If there’s one thing engineers like — at least judging from the feedback we receive via this website — it’s complaining about their salaries. Of course, you could probably say the same about any industrial sector; but in our upcoming issue, which will reach readers next week, we set the facts straight with the inaugural Engineer Salary Survey.
You may remember that we invited responses to our survey a couple of months ago, and readers replied in strength. With over 4000 respondents answering questions on a variety of work-related topics, we think our survey is the largest of its kind in the UK. It gives us much-needed hard information about where engineers in various engineering and manufacturing sectors are employed, how old they are, how happy they are in their work, the gender divide in the sectors and — of course — how much they are paid.
One surprising finding is that regardless of their job satisfaction — and only 35 per cent think their salaries suitably reflect their workload —over 80 per cent of engineers in each sector expect to be in their current job for the next five years. By age, the largest percentage of engineers are in the 50-54 band, while only 12 per cent are under 30: a confirmation of the looming skills gap in the next ten years as the older cohort retires. Gender disparity is also marked: just 5.5 per cent of respondents were women, and their average salary was almost £8000 per year lower than the male average. Another marked disparity is between the pay-rates at in the various sectors: average annual pay for oil and gas engineers, who are at the top of the pay scale, is over £13000 higher than for the food and drink sector, at the bottom. This disparity is even harsher as careers develop: at director level or above, an engineer in the defense sector earns over £28000 more than in the food and drink sector.
We will be publishing a longer version of the survey analysis, including an interactive tool allowing engineers to benchmark their salaries, on our website on 29th June.
One of the survey findings — that civil engineering has a higher proportion of women than any other sector — is discussed in more detail in our Women in Engineering feature.

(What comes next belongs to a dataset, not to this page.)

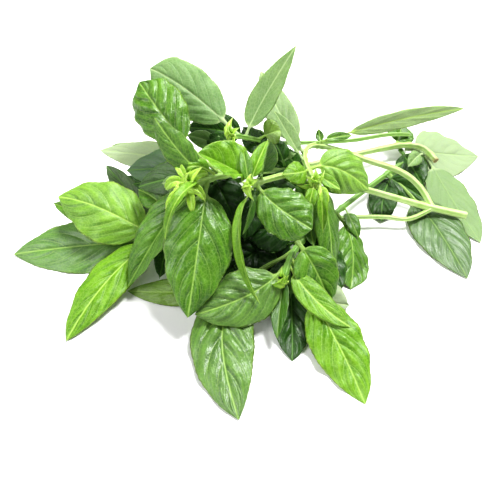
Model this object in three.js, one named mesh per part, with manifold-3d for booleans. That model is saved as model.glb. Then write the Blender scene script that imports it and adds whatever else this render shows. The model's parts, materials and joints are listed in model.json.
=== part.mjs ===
// A bunch of basil lying on its side: six stems, the tuft at the end of each sprig, and the leaves.
// Millimetres, +Z up, the table is z = 0. The cut ends of the stems point to +X.
import * as THREE from 'three';
import Module from 'manifold-3d';

const wasm = await Module();
wasm.setup();

// ---- Driving dimensions, mm and degrees ----
const GAP = 0.3;                    // clear space left between any two pieces
const FOOT_GAP = 0.6;               // space between a stem's side and the foot of a leaf
const SIDES = 8;                    // points round every stem and every leaf section
const STALK_RADIUS = 0.85;          // leaf stalk
const STALK_GROOVE = 0.35;          // how far the stalk's upper side is sunk at its foot
const RIB_THICKNESS = 1.1;          // blade thickness over the midrib
const BLADE_THICKNESS = 0.8;        // blade thickness halfway to the margin
const MARGIN_HEIGHT = 0.4;          // least height of a margin that lies on the table
const BLADE_STATIONS = [0.07, 0.2, 0.38, 0.57, 0.75, 0.9];
const BASE_POWER = 0.55;            // how fast the blade widens from its base
const POINTED = 0.85;               // how fast a pointed blade narrows to its tip
const STEM_STATIONS = 15;
const TUFT_CORE = 1.9;              // radius of the bud in the middle of a tuft
const TUFT_LEAF_WIDTH = 4.6;
const TUFT_LEAF_SIDES = 6;
const TUFT_LEAF_THICKNESS = 0.9;

// A crowded leaf gives way along this direction, up and to the front, or back and down.
const GIVE_WAY = new THREE.Vector3(0, -0.64, 0.77);
const TIP_SHIFTS = [0, 2, -2, 4, -4, 7, -7, 10, -10, 14, -14, 18, 22];
const BOW_SHIFTS = [0, 3, -3, 6, -6, 10, -10, 14, -14, 19];
const ROLLS = [0, 8, -8, 16, -16, 25, -25, 36, -36];

const TONES = {
  bright: { color: 0x8fbf3a, roughness: 0.5 },
  mid: { color: 0x4f8f2f, roughness: 0.48 },
  dark: { color: 0x2c6326, roughness: 0.45 },
  pale: { color: 0x8fae78, roughness: 0.7 },
  stem: { color: 0xb5cf7e, roughness: 0.5 },
  tuft: { color: 0xa9cc45, roughness: 0.5 },
};

// Each stem runs from its cut end to its growing end: route points, then the radius at both ends.
const STEMS = {
  stem_front: {
    route: [[129, 28, 7], [106, 31, 10], [87, 33, 14], [68, 34, 19], [45, 31, 28], [20, 20, 41],
      [8, 5, 51], [0, -5, 57]],
    radii: [2.2, 1.3],
  },
  stem_arch: {
    route: [[106, 37, 12], [101, 42, 16], [92, 47, 21], [82, 48, 25], [67, 48, 30], [55, 49, 34],
      [44, 48, 38], [35, 45, 42], [29, 37, 45], [28, 26, 46], [31, 14, 46]],
    radii: [1.8, 1.1],
  },
  stem_left: {
    route: [[104, 25, 7], [95, 23, 7], [78, 23, 8], [55, 20, 9], [28, 13, 10], [-1, 5, 11],
      [-28, 0, 12], [-58, -6, 14]],
    radii: [1.2, 0.9],
  },
  stem_back: {
    route: [[120, 76, 8], [115, 85, 9], [107, 89, 10], [95, 86, 11], [63, 70, 15], [34, 51, 22],
      [15, 35, 31], [-5, 19, 42], [-19, 5, 51], [-28, -4, 55]],
    radii: [1.9, 1.2],
  },
  stem_low: {
    route: [[100, 78, 4], [89, 66, 6], [72, 47, 9], [54, 26, 12], [39, 6, 16], [28, -8, 19],
      [21, -23, 22], [18, -35, 23]],
    radii: [1.6, 1.1],
  },
  stem_high: {
    route: [[104, 96, 13], [89, 90, 17], [62, 76, 22], [34, 62, 30], [11, 46, 42], [-2, 36, 52],
      [-10, 29, 59]],
    radii: [1.3, 1.0],
  },
};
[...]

Elsewhere in the June issue, our features take an in-depth look at aerospace. Our cover feature this issue gives us a rare insight into the high-tech world of Rolls-Royce, with a detailed look at one of the most advanced features of modern aircraft, the turbine blades that convert the energy in jet fuel into movement. These blades are single crystals of a nickel ‘superalloy’, and their manufacture by casting is probably the most advanced feat of metalwork achieved anywhere in the world; especially at Rolls-Royce’s new blade-casting facility in Rotherham where the process is automated to a larger extent than ever before.
Another feature answers a question that’s often put to us. Whenever we’ve mentioned airport expansion, we’ve always received a comment asking who seaplanes are not revived, as they would allow aircraft to be operated without the difficulties of building new runways. We take a look at what a new generation of seaplanes might look like; and if our commenters were expecting something like the old Short Sunderlands or even the huge Saunders-Roe Princess, which never went into full production, they might be in for a surprise at the 2000-seat, A380-dwarfing Leviathan that aerospace engineers are proposing.
We also ask industry experts how technology is shaping civil aviation, and investigate machining technologies for composites, increasingly important in aerospace. Finally, our interview asks one of the senior engineers of Bosch, a company at the forefront of ‘Industry 4.0’, the machine-connectivity revolution, how this new development can help manufacturers.